I have decided to wage war on most of the carpet in the house, starting with the living room. That means I’m ripping it out. The hardwood floors that were under the living room carpet need some serious care, but they are still better than the carpet, which was on my nerves.

Rudy on LR carpet removal

So there is a pile of stuff growing and waiting for a trip to the landfill.

Pile of carpet rolls

We are still washing the dishes in a dishpan. In doing so we (I) have caused the side of the counter’s splash board to detach because there was a bit too much water in the draining area. There were no draining boards in stock the day I bought the rack, and I haven’t been back to the store since. Plus I don’t that it would have saved the situation. Water gets around. Frosty the Snowkid claims she remembers the installation guys warning me of this when they put in the countertop in 2001 – when she was 4.

Kitchen counter detaching

I haven’t done much with the bathroom except clear the drains manually with rubber gloves and a hanger. That’s a job that will make you reassess the meaning of life. (No picture provided.)
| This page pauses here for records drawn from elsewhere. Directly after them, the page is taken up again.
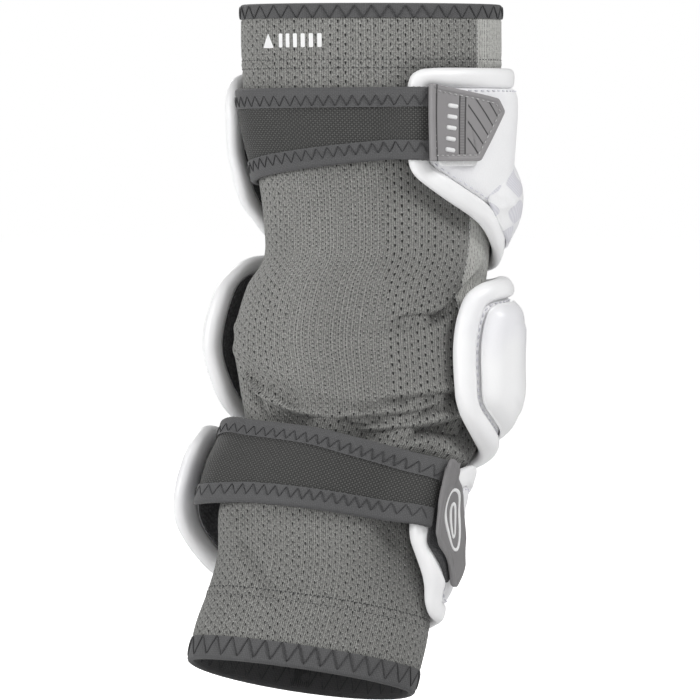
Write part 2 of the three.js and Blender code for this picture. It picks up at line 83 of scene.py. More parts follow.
# Sections of the arm: height and place of the middle, half width, depth to the crook and to
# the back, tilt and forward lean in degrees. The same values drive the CAD sleeve.
SECTIONS = np.array([
    [165.5, 0.5, 62.5, 36, 46, 0, 0],
    [139, 0.7, 62.2, 37, 46, -0.2, 0],
    [111, 1, 60.5, 37, 46, -0.5, 0],
    [83, 3, 56.5, 37, 45, -0.5, 0],
    [60, 3.6, 54.5, 37, 45, -0.5, 1],
    [43.5, 3, 54, 38, 45, 0.5, 3],
    [28.5, -2.2, 57, 38, 45, 1.5, 5],
    [2, -6, 59.3, 38, 45, 2.8, 8],
    [-21, -4.6, 58, 37, 44, 4.7, 11],
    [-41.3, -4.6, 55.7, 34, 43, 5.9, 13],
    [-63.5, -16.8, 51, 30, 41, 8.7, 13],
    [-83.5, -21.4, 51.2, 28, 40, 8.6, 13],
    [-105, -21.8, 51.7, 27, 39, 9, 13],
    [-123.5, -24.9, 53.6, 26, 38, 8.8, 13],
    [-138.5, -29.2, 54.7, 25, 39, 8.7, 13.5],
    [-154.5, -33, 54.3, 24, 40, 8.5, 15],
])

# Large creases and ridges: turn and distance along of both ends, half width and height
FOLDS = np.array([
    [74, 130, 27, 156, 6, -2.2],
    [-8, 166, 34, 160, 4, -1.1],
    [-74, 180, -36, 199, 6, -2.8],
    [-40, 199, 6, 205, 5, -1.8],
    [0, 203, 64, 189, 4.5, -1.9],
    [8, 206, 76, 203, 4.5, -2.2],
    [10, 203, 72, 196, 3, 1.1],
    [-67, 194, -58, 201, 4, 1.6],
    [54, 215, 78, 217, 5, 1.6],
    [-50, 263, -12, 292, 9, -1.8],
])

BICEP_OUTLINE = (
    (15.5, 38), (15, 50), (15, 66), (15, 76), (18, 82.5), (26, 89), (38, 96.5), (57, 106),
    (74, 116), (92, 123.5), (115, 126.5), (150, 127), (190, 125), (218, 120), (236, 112),
    (248, 102), (256, 91), (259, 78), (259, 62), (258, 47), (251, 35.5), (230, 31), (190, 30.5),
    (140, 30.5), (90, 31), (50, 31), (26, 31.2), (18.5, 33),
)
ELBOW_OUTLINE = (
    (74, 131.5), (61, 134.5), (53, 139.5), (49.5, 146), (47.2, 156), (46.3, 170), (46.3, 184),
    (48, 194), (53, 201.5), (64, 208), (78, 211.5), (100, 214), (125, 217), (155, 219),
    (205, 214), (235, 204.5), (252, 194.5), (261, 178), (263.5, 157), (262, 136), (255, 124.5),
    (239, 119.5), (218, 123), (190, 128.5), (155, 130.5), (115, 130), (90, 129.5),
)
FOREARM_OUTLINE = (
    (61, 225), (52, 233), (47, 246), (47.5, 258), (53, 269), (60, 280), (64, 288), (71, 293),
    (82, 294), (100, 293.5), (140, 297), (190, 294), (227, 284), (248, 269), (258, 252),
    (260, 233), (260, 217.5), (253, 207), (238, 208), (205, 218.5), (155, 223.5), (105, 220),
    (78, 218.5),
)
BULGE_OUTLINE = (
    (60.5, 90), (62.5, 100), (75, 109.3), (100, 116), (150, 117.5), (195, 114), (225, 103),
    (236, 86), (215, 77), (150, 75), (95, 76),
)
FOREARM_PANEL_OUTLINE = (
    (90, 238), (88, 254), (95, 268), (112, 279), (145, 283), (190, 279), (220, 266), (234, 248),
    (229, 231), (192, 233), (150, 237), (110, 235),
)

# Straps: turn, distance along of both edges, lift of both edges off the sleeve
UPPER_STRAP = np.array([
    [-112, 40, 86.5, 0.7, 0.7],
    [-90, 40, 85, 0.7, 0.7],
    [-60, 40, 81.3, 0.7, 0.7],
    [-20, 40, 76.8, 0.7, 0.7],
    [2, 40, 74.8, 0.8, 0.8],
    [8, 40, 74.4, 2.8, 2.8],
    [12, 40, 74.5, 6.2, 6.2],
    [15.5, 40, 74.7, 9, 9],
    [18, 40, 74.8, 9.6, 9.6],
    [24.5, 40, 75.2, 9.6, 9.6],
])
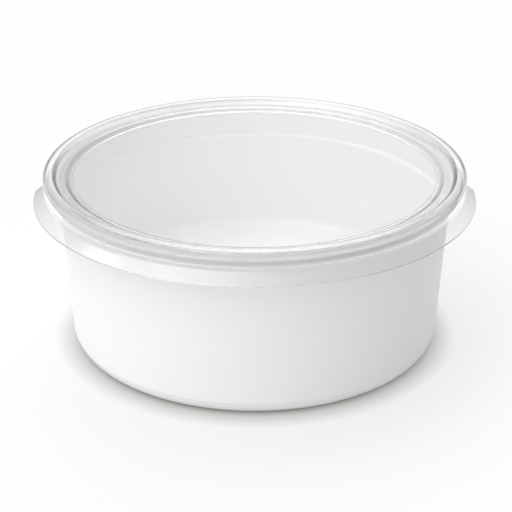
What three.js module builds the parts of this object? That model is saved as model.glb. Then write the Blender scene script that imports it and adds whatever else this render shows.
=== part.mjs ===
// A round portion cup of thin white plastic, shut by a clear lid that clips over its rim.
// Millimetres, +Z up. The cup stands on z = 0 and both pieces turn about the Z axis.
import * as THREE from "three";

// Both pieces
const facets = 72; // round the axis
const chordError = 0.045; // how far a straight facet may stray from a rounded corner
const fitGap = 0.3; // air between the lid and the rim that it clips over

// Cup
const wallRadiusAtTable = 37.8; // the outer wall carried down to z = 0
const wallRadiusAtRim = 39.8;
const wallThickness = 0.9;
const baseRounding = 4; // the soft outer corner that the cup stands on
const floorHeight = 7.9; // top of the pushed-up floor
const floorThickness = 0.8;
const floorRounding = 2.6; // where the floor turns up into the wall
const recessRadius = 32; // of the hollow under the floor
const recessDraft = 0.4;
const recessRounding = 1.2;
const ledgeHeight = 28.95; // the stacking ledge inside, below the rim
const ledgeDrop = 0.1;
const boreThickness = 0.4; // the wall between the ledge and the rim
const rimUnderside = 33.75;
const rimTop = 34.95;
const edgeRounding = 0.5; // of the foot's inner edge and of the lip round the rim

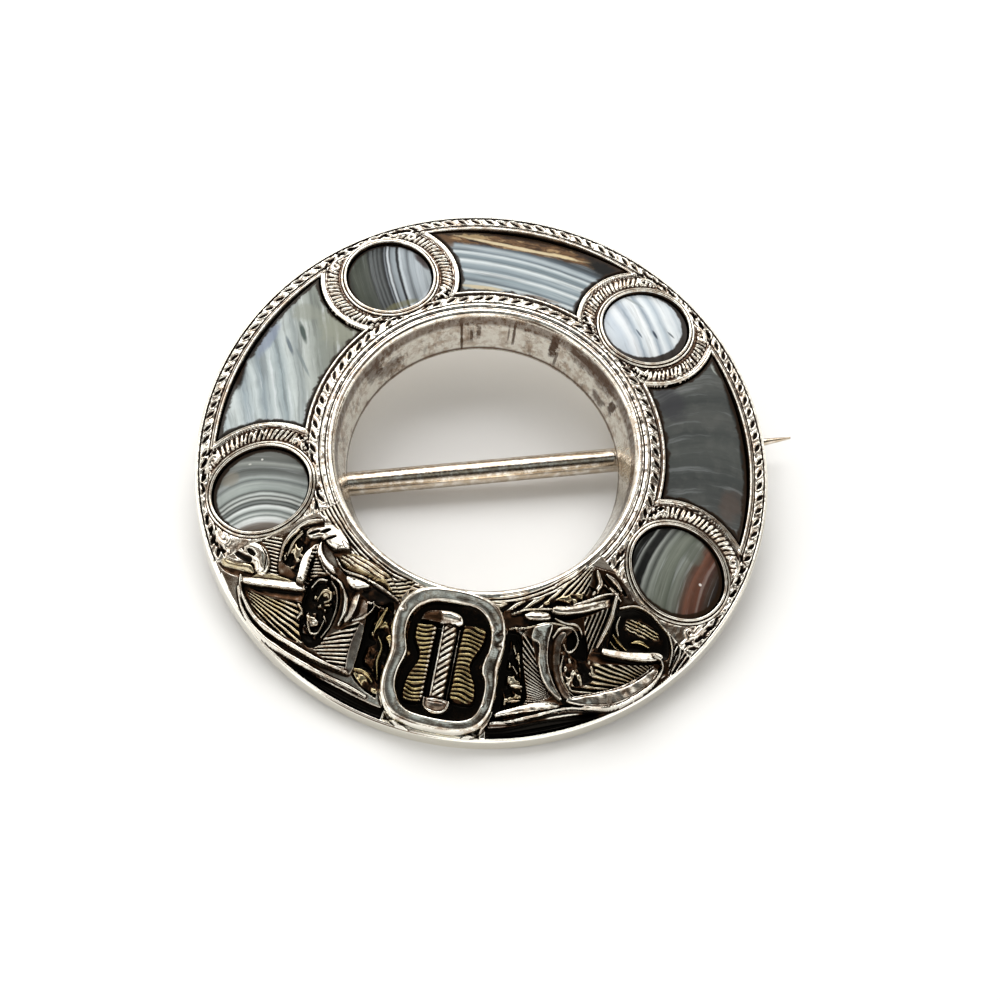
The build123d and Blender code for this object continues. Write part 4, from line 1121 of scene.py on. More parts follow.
# Outlines of the buckle's frame, from the middle of its right side upwards and round
BUCKLE_OUTER = [
    (4.12, -15.95), (4.2, -14.2), (3.95, -12.7), (3.1, -11.65), (1.6, -11.25), (0.1, -11.17),
    (-1.4, -11.27), (-2.75, -11.75), (-3.55, -12.75), (-3.85, -14.2), (-3.62, -15.95),
    (-3.85, -17.7), (-3.62, -19.2), (-2.75, -20.2), (-1.3, -20.62), (0.3, -20.7),
    (1.9, -20.62), (3.2, -20.15), (4.05, -19.1), (4.25, -17.6),
]
BUCKLE_INNER = [
    (2.62, -15.9), (2.8, -15.55), (3.08, -14.9), (3.08, -13.9), (2.7, -12.95), (1.8, -12.3),
    (0.2, -12.22), (-1.3, -12.38), (-2.1, -12.95), (-2.5, -13.8), (-2.48, -14.9),
    (-2.25, -15.6), (-2.08, -15.9), (-2.25, -16.2), (-2.5, -17.0), (-2.58, -18.0),
    (-2.3, -19.1), (-1.4, -19.7), (0.3, -19.85), (2.05, -19.72), (3.0, -19.15), (3.32, -18.0),
    (3.25, -16.9), (2.85, -16.25),
]
BUCKLE_MIDDLE = (0.25, -15.95)
BUCKLE_BAR = 1.2
BUCKLE_SPREAD = 1.05  # of the frame's section, so that it fits between the outlines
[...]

Frosty and I missed our kayak class this weekend because of the weather. That’s probably it for kayaking until the spring. The sight of my kayak shoved in the shed tells me that I need to get cold weather kayaking gear, that I need to get proper hanging hooks for my kayak, and that my shed is too full.

Kayak in shed

I am half way through my Teaching Reading in the Content Areas class and am still enjoying it. I repeat: I really wish I knew these techniques when I was a student.

Frosty the Snowkid is closing in on the end of her first calendar year of online school and doing great.  Unless you ask her, in which case she’s apparently going to fail out of 7th grade.

Mary about to fail school

Plum loves learning about Maryland facts and history.  She seems to like war.

Abby's Maryland history work

Paul suggests I should work towards running in a 5K in December.  I still don’t like jogging, but the wiser person deep inside me thinks that I should at least be strong enough to run 3 miles if I had to.  It’s just that when I try to move fast it feels like I’m suddenly made of jello-shaped lead weights.

I could just keep telling myself that ripping out the carpet tack strips is plenty of exercise.

The dishwasher is 8 years old and we use it about 11 times a week.  Who can blame it for starting to break?  The only wash cycle that works is “China” because the electric panel is otherwise fried (don’t get me started about the bad decision we made as a society to make every button electronic). Now it’s making some kind of high-pitched whining sound.  Maybe a belt – if dishwashers even have those.

So here’s the CURRENT appliance:


And here’s the UPGRADE I’ve selected:
Dish rack

Ha! I will not be held hostage by appliances that decide to break down – with the exception of the hot water heater, stove, refrigerator, washer, dryer, and air conditioner.

Too bad I couldn’t capture my family’s reaction in a photo, although they’re being supportive. This is a temporary solution. I haven’t yet scheduled time to figure out if I can fix the dishwasher. The fact that I want to try to fix the machine and not replace it is also mystifying those I live with.

In the mean time, I should probably look into routines that people (used to) use to hand wash their dishes. I’m sure there was a daily rhythm to this that households everywhere followed.